Latta died in 1804 and his land passed to his eight children. They and their descendants would occupy portions of the farm continuously for more than two centuries. Pieces of land were added to the farm and others were sold or given to various children and grandchildren over the ensuing centuries. As suburban development reached north and west from Durham, the last two parcels of the original land grant still owned and occupied by Latta descendants were sold in 1999 and 2015.
On one of these, a 5.4-acre heavily wooded tract at 1906 Bivins Road, sits the simple two- story farmhouse built around 1870 by Giles Latta and his wife Martha Holloway Latta. They were the fifth of seven generations of Lattas to call the property home. The house incorporated an existing one-room 1850’s structure as a rear ell and featured nine-over- six windows, wide hand-planed sheathing and a large paneled mantel salvaged from the 1830’s home of Latta’s parents, Anderson and Elizabeth Alston Latta.
Slave Schedules for the 1850 census tell us that Anderson Latta held in slavery a young woman and a young man, both in their early twenties.

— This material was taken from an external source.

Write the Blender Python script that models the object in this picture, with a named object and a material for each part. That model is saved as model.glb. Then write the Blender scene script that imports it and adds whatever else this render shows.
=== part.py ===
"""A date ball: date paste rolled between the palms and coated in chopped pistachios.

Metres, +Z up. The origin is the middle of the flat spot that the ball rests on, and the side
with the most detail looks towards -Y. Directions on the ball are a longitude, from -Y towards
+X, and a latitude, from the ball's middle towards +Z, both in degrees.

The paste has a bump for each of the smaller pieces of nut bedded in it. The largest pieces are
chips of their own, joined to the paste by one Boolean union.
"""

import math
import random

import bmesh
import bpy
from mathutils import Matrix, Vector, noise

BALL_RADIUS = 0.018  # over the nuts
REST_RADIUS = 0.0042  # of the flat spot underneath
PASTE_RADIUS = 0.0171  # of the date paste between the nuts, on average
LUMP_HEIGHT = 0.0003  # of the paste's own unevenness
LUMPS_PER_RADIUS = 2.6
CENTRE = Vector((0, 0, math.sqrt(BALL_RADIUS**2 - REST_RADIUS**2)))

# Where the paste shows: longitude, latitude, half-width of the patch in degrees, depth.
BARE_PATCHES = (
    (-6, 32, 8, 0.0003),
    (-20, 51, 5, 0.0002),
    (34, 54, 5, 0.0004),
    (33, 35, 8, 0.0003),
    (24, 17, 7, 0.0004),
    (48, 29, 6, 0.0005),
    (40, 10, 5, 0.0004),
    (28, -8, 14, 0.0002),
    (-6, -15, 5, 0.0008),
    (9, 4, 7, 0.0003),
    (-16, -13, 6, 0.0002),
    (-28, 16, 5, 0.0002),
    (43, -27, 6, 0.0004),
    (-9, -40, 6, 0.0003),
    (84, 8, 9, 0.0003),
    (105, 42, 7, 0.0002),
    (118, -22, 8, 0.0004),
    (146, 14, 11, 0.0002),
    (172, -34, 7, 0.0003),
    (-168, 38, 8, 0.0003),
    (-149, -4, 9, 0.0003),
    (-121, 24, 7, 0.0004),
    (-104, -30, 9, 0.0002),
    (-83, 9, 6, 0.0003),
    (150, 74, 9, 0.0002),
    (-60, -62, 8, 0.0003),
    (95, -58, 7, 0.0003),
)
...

Latta also owned a young child only two years old. We do not know the names of these enslaved people or what became of them. It is not unreasonable to imagine that they were a family and that their unpaid labor may have contributed to the building of the oldest parts of this house. Latta’s name does not appear in the similar schedule for the 1860 census. Giles Latta was born in 1852 and was still a boy when emancipation finally came to Orange County in 1865. Did he know the family his father once held in bondage?
Also retained from the Anderson Latta property was a one-room kitchen house, built of peeled logs with inverted V-notch joints to shed water. The structure was dismantled and reconstructed behind the new house, and many years later the two buildings were connected by a single room addition. In around 1890, a one-story parlor (now the home’s kitchen) was added to the south side of the main, two-story block and the hipped front porch was extended across the front of the addition. A few decades later an indoor bathroom with a rudimentary septic system replaced the privy. Electricity reached the rural site around 1950.
While several late nineteenth and early twentieth-century farm buildings on the property were lost in the first part of
this century, others survive, including a smokehouse, a privy, and a shingled frame well house dating to 1911. A horse-drawn reaper dating from the turn of the 19th century sits in the shade of huge gnarled oak trees, one the hollowed-out home to a resident barred owl. Two sentinel trees framing the front of the house were once connected by a wood rail hitching post, long rotted away but marked by the remnant wounds on the trees reaching horizontally toward each other.
And so the farmhouse remained, hidden among its outbuildings and forested acres, for the next sixty plus years. In 2007, a speculative homebuilder bought the property and began clearing it for new construction, but the ensuing financial crisis spared most of the farmstead from the bulldozer. Four years later, a group of investors acquired the site out of foreclosure with plans to develop a private retreat. The project did not materialize and
the home was used for a time as rental housing. As the years passed, the farmstead was gradually being reclaimed by nature in the absence of human caretakers.
In the summer of 2016, a couple living in the nearby subdivision spotted a “For Sale” sign in front of the property. Having driven by the place for years, they had always been curious about the farmhouse in the woods. They made an offer the same day and soon took possession of their new project.
And a project it was. The new owners found the house and its outbuildings in frightful condition from decades of water and pest infiltration and slapdash repairs. For four years of evenings and weekends, the owners – both employed full time – along with their children, friends, and other helpers— labored to make the place habitable.
They peeled back layers of drywall and brittle fabric covering walls and ceilings, exposing pristine unpainted beadboard and wide hand-planed sheathing. Below the sagging wide plank floorboards, however, they found a nightmare. Burrowing groundhogs had undermined the chimney in the 1850’s cabin section of the house. Hand-hewn and notched mud sills around the perimeter remained largely intact, but the partially peeled log joists spanning the structure’s width had been ravaged by termites, necessitating total replacement of the floor system. After finding an arrowhead in the filthy detritus below the floor, the owners shifted gears and cleanup quickly turned into a self-performed archeological excavation executed essentially with a spoon. Sifting through wheelbarrow loads of soil and termite leavings revealed dozens of hand-worked stone points and tools, later determined to indicate a prehistoric Native American campsite dating to the Stanly Period, approximately seven thousand years ago.
Finally, in 2020, the owners achieved a major plateau in the renovation project’s progress. The farmhouse now had not only a beautifully flat and sturdy pine plank floor, but a functioning kitchen, updated electrical, heating, and air conditioning systems, and a proper indoor bath with a gravity sewer, dug by hand, hundreds of feet to the nearby city main. The owners were finally able to move in full time. While the critical stabilization and renovations are largely complete, exterior repair work and maintenance of the nineteenth century complex will surely continue. The owners’ intensive commitment to repairing and sustaining this home means they have both preserved Durham history, and have become part of it.